You’ve written about uniform dressing before and I was thinking about some of my best-dressed friends have maybe five shirts, four pairs of trousers, and three different pairs of shoes but they're so good at mixing them up and it sort of blends into a uniform look. How did you personally land on your uniform look?
Sometimes it can even be a happy accident. That first white linen suit that I got from Jake at J.Mueser as a present before Pitti Uomo, I didn’t realize it would become my uniform. But I wore it everyday on the trip and it felt so liberating. I just dove in. Coming to a uniform can happen with trial and error, but I think when you’re at ease with yourself it’s easy to identify when something really suits you. If I’m lacking inspiration, I mix linen suits up with velvet slippers in different colors, silk scarves and bandanas, a variety of shirts with big collars—many stolen from David’s closet. But knowing what you’ll wear every day makes everything so much easier, and if you’re in a suit you feel appropriate everywhere.
You've been concentrating on Clementina full-time since 2021. What do you think when you close your eyes and see the future of this whole thing?
I want to be the Laura Ashley of white linen jackets. Ha! Kidding. I love helping women learn about tailoring and menswear, and I love craftspeople. I’m working on collaborations with Speciale in London, Le Tre Sarte in Rome, and a lot of our friends. I’ve always dreamed of having a shop, but I need to be outside all the time—so if you spot any outdoor retail shops let me know! Hopefully that’s somewhere between the North Fork and Venice. I’m still consulting with a lot of brands, and I really enjoy that.
“…I had already been obsessed with white jeans.
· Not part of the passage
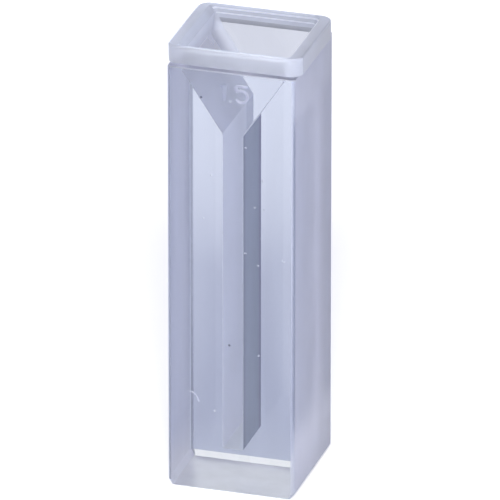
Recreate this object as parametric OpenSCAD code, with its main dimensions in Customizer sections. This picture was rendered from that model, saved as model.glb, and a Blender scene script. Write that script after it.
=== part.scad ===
// Semi-micro cuvette with a 10 mm light path, moulded in one piece of clear
// polystyrene. Millimetres, +Z up, origin at the centre of the underside.
// The two clear windows face -Y and +Y, the two satin sides face -X and +X.

/* [Body] */
// Overall height, from the underside to the top of the rim
total_h = 45; // [40:0.5:60]
// Outside width, across the two satin sides
body_w = 12.5; // [10:0.1:16]
// Outside depth, across the two windows
body_d = 12.5; // [10:0.1:16]
// Radius of the four upright edges
edge_r = 0.4; // [0.1:0.05:0.6]
// Width of the bevel round the underside, at its sides and its back
base_bevel_w = 0.45; // [0.1:0.05:0.6]
// Height of the bevel round the underside, at its sides and its back
base_bevel_h = 0.55; // [0.2:0.05:1]
// Small bevel along the underside's front edge
front_bevel = 0.1; // [0.05:0.01:0.3]
// Bevel along the edges of the shoulder
shoulder_bevel = 0.12; // [0.05:0.01:0.3]

/* [Hollow] */
// Width of the narrow chamber, across the satin sides
chamber_w = 2.05; // [1:0.05:4]
// Thickness of each window
window_t = 1.25; // [1.2:0.05:2]
// Thickness of each side wall at the mouth
mouth_wall = 1.25; // [0.8:0.05:2.5]
// Thickness of plastic under the chamber
floor_t = 4.15; // [1:0.05:8]
// Height of the sloped part of the funnel
funnel_h = 6; // [3:0.1:9]
// Depth of the funnel's upper edge below the shoulder
funnel_drop = 0.6; // [0:0.1:2]
// How far the mouth flares out at its top, towards each satin side
flare_x = 0.5; // [0.1:0.05:0.6]
// How far the mouth flares out at its top, towards each window
flare_y = 0.3; // [0.1:0.01:0.34]
// Height of the mouth's flare
flare_h = 0.7; // [0.3:0.05:0.9]

/* [Rim] */
// Height of the rim above the shoulder
rim_h = 1.8; // [1:0.1:3]
// How far the rim stands out past each satin side
rim_over = 0.33; // [0:0.01:0.6]
// How far the rim stands back from each window
rim_inset = 0.65; // [0.2:0.01:0.7]
// Radius of the rim's upright corners
rim_r = 1.2; // [0.3:0.05:1.3]
// Bevel along the rim's top outer edge
rim_bevel = 0.2; // [0.05:0.01:0.2]

/* [Volume mark] */
// Height of the numerals
mark_h = 1.9; // [1.7:0.05:3]
// Width of the numeral 5
five_w = 1.48; // [1:0.02:1.6]
// Width of the numeral 1, with its flag
one_w = 0.5; // [0.4:0.02:0.8]
// Width of a numeral's stroke
mark_stroke = 0.3; // [0.2:0.02:0.36]
// Gap between two characters
mark_gap = 0.22; // [0.1:0.02:0.5]
// Distance from the shoulder down to the top of the numerals
mark_drop = 1.1; // [0.5:0.1:4]
// Distance of the middle of the numerals from the middle of the window
mark_x = 0.45; // [-2:0.01:2]
// Depth to which the numerals are sunk into the front window
mark_depth = 0.08; // [0.03:0.01:0.2]

/* [Hidden] */
$fn = 48;
shoulder_z = total_h - rim_h;
funnel_top_z = shoulder_z - funnel_drop;
chamber_top_z = funnel_top_z - funnel_h;
path_l = body_d - 2 * window_t;
mouth_w = body_w - 2 * mouth_wall;
rim_w = body_w + 2 * rim_over;
rim_d = body_d - 2 * rim_inset;
front_y = -body_d / 2;
mark_w = one_w + mark_stroke + five_w + 2 * mark_gap;
// Depth to which the rim is rooted in the block, and how far cutters run past it
root = 0.5;
past = 1;

// A rectangle with round corners, centred on the origin.
module round_rect(w, d, r) {
    square([w - 2 * r, d], center = true);
    square([w, d - 2 * r], center = true);
    for (x = [-1, 1], y = [-1, 1])
        translate([x * (w / 2 - r), y * (d / 2 - r)]) circle(r);
}

// Stands a profile upright in X and Z and runs it along Y, centred.
module run_y(len) {
    translate([0, len / 2, 0]) rotate([90, 0, 0]) linear_extrude(len) children();
}

// The same along X.
module run_x(len) {
    rotate(90) run_y(len) children();
}

// An upright outline from z0 to z1, bevelled at its foot on either side and at its head.
module bevelled(w, z0, z1, left_w, left_h, right_w, right_h, head) {
    half = w / 2;
    polygon([
        [-half + left_w, z0], [half - right_w, z0],
        [half, z0 + right_h], [half, z1 - head],
        [half - head, z1], [-half + head, z1],
        [-half, z1 - head], [-half, z0 + left_h]
    ]);
}

// The upright block, up to the shoulder.
module block() {
    bw = base_bevel_w;
    bh = base_bevel_h;
    intersection() {
        linear_extrude(shoulder_z) round_rect(body_w, body_d, edge_r);
        run_y(body_d + past)
            bevelled(body_w, 0, shoulder_z, bw, bh, bw, bh, shoulder_bevel);
        run_x(body_w + past)
            bevelled(body_d, 0, shoulder_z, front_bevel, front_bevel, bw, bh, shoulder_bevel);
    }
}

// The rim, wider than the block across the sides and narrower across the windows.
module rim() {
    translate([0, 0, shoulder_z - root])
        linear_extrude(2 * root) square([(mouth_w + body_w) / 2, (path_l + rim_d) / 2], center = true);
    intersection() {
        translate([0, 0, shoulder_z]) linear_extrude(rim_h) round_rect(rim_w, rim_d, rim_r);
        run_y(rim_d + past) bevelled(rim_w, shoulder_z, total_h, 0, 0, 0, 0, rim_bevel);
        run_x(rim_w + past) bevelled(rim_d, shoulder_z, total_h, 0, 0, 0, 0, rim_bevel);
    }
}

// Chamber, funnel and mouth, open at the top.
module hollow() {
    c = chamber_w / 2;
    m = mouth_w / 2;
    run_y(path_l) polygon([
        [-c, floor_t], [c, floor_t], [c, chamber_top_z], [m, funnel_top_z],
        [m, total_h + past], [-m, total_h + past], [-m, funnel_top_z], [-c, chamber_top_z]
    ]);
    intersection() {
        run_y(body_d + 2 * past) flare(mouth_w, flare_x);
        run_x(body_w + 2 * past) flare(path_l, flare_y);
    }
}

// Outline of the mouth's flare, for a mouth this wide that spreads this far each side.
module flare(w, spread) {
    low = total_h - flare_h;
    high = total_h + past;
    out = spread * (high - low) / flare_h;
    polygon([[-w / 2, low], [w / 2, low], [w / 2 + out, high], [-w / 2 - out, high]]);
}

// Numeral "1": a stem with a short flag.
module one() {
    translate([one_w - mark_stroke, 0]) square([mark_stroke, mark_h]);
    translate([0, mark_h - 2 * mark_stroke]) square([one_w, mark_stroke]);
}

// Numeral "5": a flag, a stem and a round bowl that is open to the left.
module five() {
    bowl_r = five_w / 2;
    stem_z = 1.45 * bowl_r;
    flag_w = 0.85 * five_w;
    translate([0, mark_h - mark_stroke]) square([flag_w, mark_stroke]);
    translate([0, stem_z]) square([mark_stroke, mark_h - stem_z]);
    translate([bowl_r, bowl_r]) difference() {
        circle(bowl_r);
        circle(bowl_r - mark_stroke);
        polygon([[0, 0], [-2 * bowl_r, bowl_r], [-2 * bowl_r, -bowl_r]]);
    }
}

// The numerals as a flat outline, from their lower left corner.
module numerals() {
    one();
    translate([one_w + mark_gap, 0]) square(mark_stroke);
    translate([mark_w - five_w, 0]) five();
}

// The numerals' cutter, sunk into the front window.
module mark() {
    translate([mark_x - mark_w / 2, front_y + mark_depth, shoulder_z - mark_drop - mark_h])
        rotate([90, 0, 0]) linear_extrude(mark_depth + past) numerals();
}

module cuvette() {
    color([0.78, 0.82, 0.9, 0.4])
        difference() {
            union() {
                block();
                rim();
            }
            hollow();
            mark();
        }
}

cuvette();
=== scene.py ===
import math

import bmesh
import bpy
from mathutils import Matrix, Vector
from mathutils.bvhtree import BVHTree

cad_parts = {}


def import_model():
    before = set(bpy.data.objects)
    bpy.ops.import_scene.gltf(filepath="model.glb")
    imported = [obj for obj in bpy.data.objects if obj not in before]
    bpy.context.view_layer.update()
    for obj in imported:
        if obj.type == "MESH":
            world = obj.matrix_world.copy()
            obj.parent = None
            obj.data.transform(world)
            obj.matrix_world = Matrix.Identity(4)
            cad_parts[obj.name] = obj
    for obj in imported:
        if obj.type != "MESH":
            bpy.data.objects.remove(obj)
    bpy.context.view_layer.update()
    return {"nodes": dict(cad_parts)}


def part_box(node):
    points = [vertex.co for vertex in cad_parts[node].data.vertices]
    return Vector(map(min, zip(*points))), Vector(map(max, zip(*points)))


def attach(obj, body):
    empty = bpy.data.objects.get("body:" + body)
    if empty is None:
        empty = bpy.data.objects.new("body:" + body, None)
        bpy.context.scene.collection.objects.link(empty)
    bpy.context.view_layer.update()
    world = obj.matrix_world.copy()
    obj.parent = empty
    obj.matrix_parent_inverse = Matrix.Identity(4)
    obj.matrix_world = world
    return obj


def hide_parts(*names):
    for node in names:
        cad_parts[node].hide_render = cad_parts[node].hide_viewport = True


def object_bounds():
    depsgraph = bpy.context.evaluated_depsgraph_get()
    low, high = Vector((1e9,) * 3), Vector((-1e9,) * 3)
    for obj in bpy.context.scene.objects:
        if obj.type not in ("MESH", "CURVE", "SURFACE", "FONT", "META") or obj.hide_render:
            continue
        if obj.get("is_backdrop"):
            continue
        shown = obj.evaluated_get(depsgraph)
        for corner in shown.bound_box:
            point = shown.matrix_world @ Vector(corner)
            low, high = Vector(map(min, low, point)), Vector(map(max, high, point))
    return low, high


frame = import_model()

MM = 0.001

# Camera: far off, a little to the right of the marked window and above it.
VIEW_AZIMUTH = math.radians(17)
VIEW_ELEVATION = math.radians(24)
VIEW_DISTANCE = 1.0
VIEW_LIMIT = 10
LENS_MM = 762
SENSOR_MM = 36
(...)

I bought the remaining stock of one Polo style they stopped making so I have a bunch of the same pair…”
This. I have a pair of RRL jeans in the perfect off-white that I wear year round and adore. I bought them a few years back, and they never returned. Kicking myself for not buying a decade’s worth.
I read this article to my wife - we are off to the tailors to get her suit jacket - this time she will detail it to her liking. Bravo - great article.